The Radio Corporation of America(RCA) Synthesiser(1951) by Herrt Olsen and Hebert Belar employed at RCA’s Princeton Laboratories made The RCA as a way of electronically generating pop music. The publication for “A Mathematical Theory of Music” (1949) inspired Belar and Olsen to create the machine based on a system of random probability. The theory being that random variations of already created popular songs could be used to make new marketable songs. This led them to make the RCA Mk1 and Mk2 which could not remake a version of existing mu. It utilized a player-piano-style paper tape reader to encode pitch, duration, timbre, envelope, and volume parameters in binary for playback. There were four-note polyphony, up to 24 vacuum-tube oscillators, twelve fixed-pitch oscillators, and a white-noise source. It also produced sine, sawtooth, and triangle waveforms, plus noise—creating complex timbres along with glessando. It even had a high pass and low pass filter, resonance section and frequency shifter.

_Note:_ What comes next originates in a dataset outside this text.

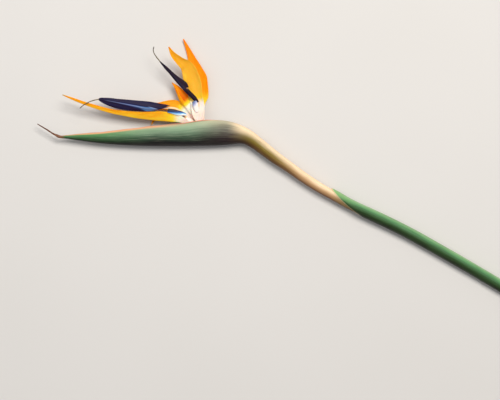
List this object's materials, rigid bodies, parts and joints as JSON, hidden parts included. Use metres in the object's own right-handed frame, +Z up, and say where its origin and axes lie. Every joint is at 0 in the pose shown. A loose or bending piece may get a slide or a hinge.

Music 1 - V (1957) by Max Mathews 

It was quickly replaced by Music 2 running on an IBM 704 was the first computer synthesis programme. Music III was written in 1959 for the new generation of IBM transistorised 7094 machines which were much faster. Max Mathews addressed two fundamental issues: first, the great amount of data needed to specify a sound function; and second, the need for a simple, powerful language to specify complex sequences of sound. The way he tried to give a solution to these problems was to store functions to speed up computations, to use unit generator building blocks to provide flexibility, and to define the concept of note for describing sound sequences. Unit Generators are the fundamental building blocks in computer music languages for creating and processing audio and control signals. They act as modules that either generate a new signal or modify an existing one. Block diagram is a way of representing sound in a modular/object oriented way. These Unit Generators can be drawn to represent sound in the form of a block diagram. These blocks are connected using wires to depict signal flow. These block diagrams became the foundation for tools like Max/MSP and Pure Data.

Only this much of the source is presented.